In 2009, Jamaat-e-Islami was invited to China at the behest of the Pakistani ISI. In the 1990s, Jamaat had run terrorist camps in Pakistan and Afghanistan for Uighur radicals coming out of Xinjiang, China. The Uighur militants were invited to Pakistan as students. The ISI and Jamaat used their educational arms like the International Islamic University in Islamabad (IIU) as cover then diverted Uighurs to jihadi camps. Abdullah Azzam, Osama bin Laden’s mentor, and Qazi Hossain Ahmad also used the same strategy during Operation Cyclone. Azzam, a former leader of the Muslim Brotherhood, was working with the IIU when he brought the Arab Afghans into Osama’s orbit in the 1980s.
China has always supported Khalistan, but its relationship was always a junior role in comparison to the ISI’s efforts. Gurcharan Singh’s revelations that Dal Khalsa has offices in Beijing suggest the K-2 project has evolved and Beijing is taking a more active role. We know the memorandum of understanding with Jamaat-e-Islami was to stop radicalism and promote cooperation. Jamaat has nurtured the Khalistan account for the ISI.

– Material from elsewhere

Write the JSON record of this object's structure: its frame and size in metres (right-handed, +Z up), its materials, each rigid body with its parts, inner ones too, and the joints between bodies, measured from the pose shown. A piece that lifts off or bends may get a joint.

China’s aggression around the world must be checked. It’s time authorities help India by disrupting China and Pakistan’s ties to radicalism. China’s support of Khalistan constitutes a growing counterterrorism and counterintelligence threat. Pakistan is the enabler. The UK can’t afford to turn a blind eye especially as Dal Khalsa has been linked to intimidation of British Sikhs, shootings, and blood has been spilled on London streets. We don’t need any more. Gurcharan Singh’s actions are escalating in the UK. But who is pulling the strings?
(Chris Blackburn is a British political analyst and commentator. He is part of the European Bangladesh Forum, and specialises on South Asia.)